• DATA EXCERPT

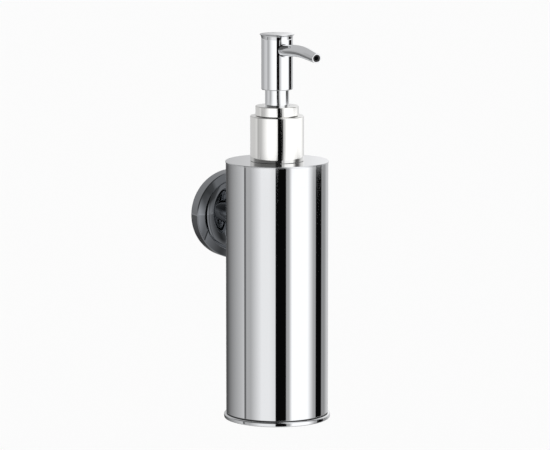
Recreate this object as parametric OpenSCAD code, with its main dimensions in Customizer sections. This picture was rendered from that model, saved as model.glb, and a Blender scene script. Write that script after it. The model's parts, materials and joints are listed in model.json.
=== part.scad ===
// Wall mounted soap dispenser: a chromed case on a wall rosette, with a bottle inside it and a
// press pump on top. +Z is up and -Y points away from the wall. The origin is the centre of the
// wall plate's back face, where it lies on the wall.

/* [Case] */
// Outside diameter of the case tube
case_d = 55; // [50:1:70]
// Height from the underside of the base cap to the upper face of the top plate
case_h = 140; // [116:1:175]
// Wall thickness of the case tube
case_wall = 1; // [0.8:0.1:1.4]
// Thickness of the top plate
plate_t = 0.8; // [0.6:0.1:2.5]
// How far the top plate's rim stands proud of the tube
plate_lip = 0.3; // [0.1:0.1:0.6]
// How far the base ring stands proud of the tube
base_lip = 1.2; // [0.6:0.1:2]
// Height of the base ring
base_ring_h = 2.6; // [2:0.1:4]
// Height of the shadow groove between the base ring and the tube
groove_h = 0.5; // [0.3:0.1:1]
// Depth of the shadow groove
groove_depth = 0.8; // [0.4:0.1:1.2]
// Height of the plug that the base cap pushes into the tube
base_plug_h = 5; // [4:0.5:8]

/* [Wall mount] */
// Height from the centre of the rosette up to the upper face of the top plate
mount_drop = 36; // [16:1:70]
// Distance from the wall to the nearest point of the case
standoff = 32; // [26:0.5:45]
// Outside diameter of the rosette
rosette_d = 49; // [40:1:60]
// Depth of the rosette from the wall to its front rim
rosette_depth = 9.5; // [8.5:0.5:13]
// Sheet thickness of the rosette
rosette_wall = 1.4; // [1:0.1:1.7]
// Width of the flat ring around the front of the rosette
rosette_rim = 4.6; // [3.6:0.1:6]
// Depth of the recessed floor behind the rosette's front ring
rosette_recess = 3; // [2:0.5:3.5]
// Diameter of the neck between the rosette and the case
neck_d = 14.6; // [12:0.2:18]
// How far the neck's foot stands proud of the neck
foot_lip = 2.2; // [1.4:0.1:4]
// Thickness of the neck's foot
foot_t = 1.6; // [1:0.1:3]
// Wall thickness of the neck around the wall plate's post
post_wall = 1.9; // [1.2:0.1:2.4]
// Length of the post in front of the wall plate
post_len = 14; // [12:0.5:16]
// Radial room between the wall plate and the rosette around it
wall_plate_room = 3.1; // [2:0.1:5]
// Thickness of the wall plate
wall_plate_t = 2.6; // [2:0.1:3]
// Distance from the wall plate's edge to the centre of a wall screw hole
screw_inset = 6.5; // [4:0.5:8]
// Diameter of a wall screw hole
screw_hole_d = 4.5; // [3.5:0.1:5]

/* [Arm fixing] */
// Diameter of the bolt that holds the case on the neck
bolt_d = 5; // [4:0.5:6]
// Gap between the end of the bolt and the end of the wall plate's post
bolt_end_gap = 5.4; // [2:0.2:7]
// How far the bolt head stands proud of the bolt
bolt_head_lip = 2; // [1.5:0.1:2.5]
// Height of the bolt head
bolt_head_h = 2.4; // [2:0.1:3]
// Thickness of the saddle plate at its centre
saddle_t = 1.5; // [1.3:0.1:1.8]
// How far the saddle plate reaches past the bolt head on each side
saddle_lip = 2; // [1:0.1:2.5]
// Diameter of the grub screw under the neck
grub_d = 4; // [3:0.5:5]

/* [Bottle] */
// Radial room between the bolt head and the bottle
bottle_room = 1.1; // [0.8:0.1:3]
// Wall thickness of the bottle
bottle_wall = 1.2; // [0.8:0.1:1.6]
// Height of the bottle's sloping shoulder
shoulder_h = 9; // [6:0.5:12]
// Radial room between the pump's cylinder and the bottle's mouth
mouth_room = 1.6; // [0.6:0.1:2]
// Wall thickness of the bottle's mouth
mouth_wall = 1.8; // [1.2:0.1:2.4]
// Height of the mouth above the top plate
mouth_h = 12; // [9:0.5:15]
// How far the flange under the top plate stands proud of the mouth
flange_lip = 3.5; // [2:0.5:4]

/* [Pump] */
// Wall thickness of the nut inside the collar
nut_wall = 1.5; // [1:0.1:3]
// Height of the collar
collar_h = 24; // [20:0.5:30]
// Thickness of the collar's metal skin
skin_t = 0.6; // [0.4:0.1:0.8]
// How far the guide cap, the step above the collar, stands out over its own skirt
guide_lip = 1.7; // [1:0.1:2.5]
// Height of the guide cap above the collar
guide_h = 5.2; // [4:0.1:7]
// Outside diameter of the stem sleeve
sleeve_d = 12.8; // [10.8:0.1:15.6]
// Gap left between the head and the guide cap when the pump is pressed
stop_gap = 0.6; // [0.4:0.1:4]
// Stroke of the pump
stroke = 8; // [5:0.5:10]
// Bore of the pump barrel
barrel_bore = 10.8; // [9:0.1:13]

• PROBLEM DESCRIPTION
Return only the lines spanning from the first line of the material through the line with "on the wall.", copied exactly, both ends kept.

• RESPONSE
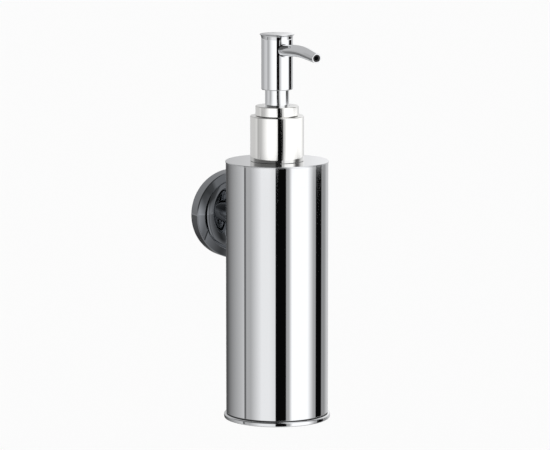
Recreate this object as parametric OpenSCAD code, with its main dimensions in Customizer sections. This picture was rendered from that model, saved as model.glb, and a Blender scene script. Write that script after it. The model's parts, materials and joints are listed in model.json.
=== part.scad ===
// Wall mounted soap dispenser: a chromed case on a wall rosette, with a bottle inside it and a
// press pump on top. +Z is up and -Y points away from the wall. The origin is the centre of the
// wall plate's back face, where it lies on the wall.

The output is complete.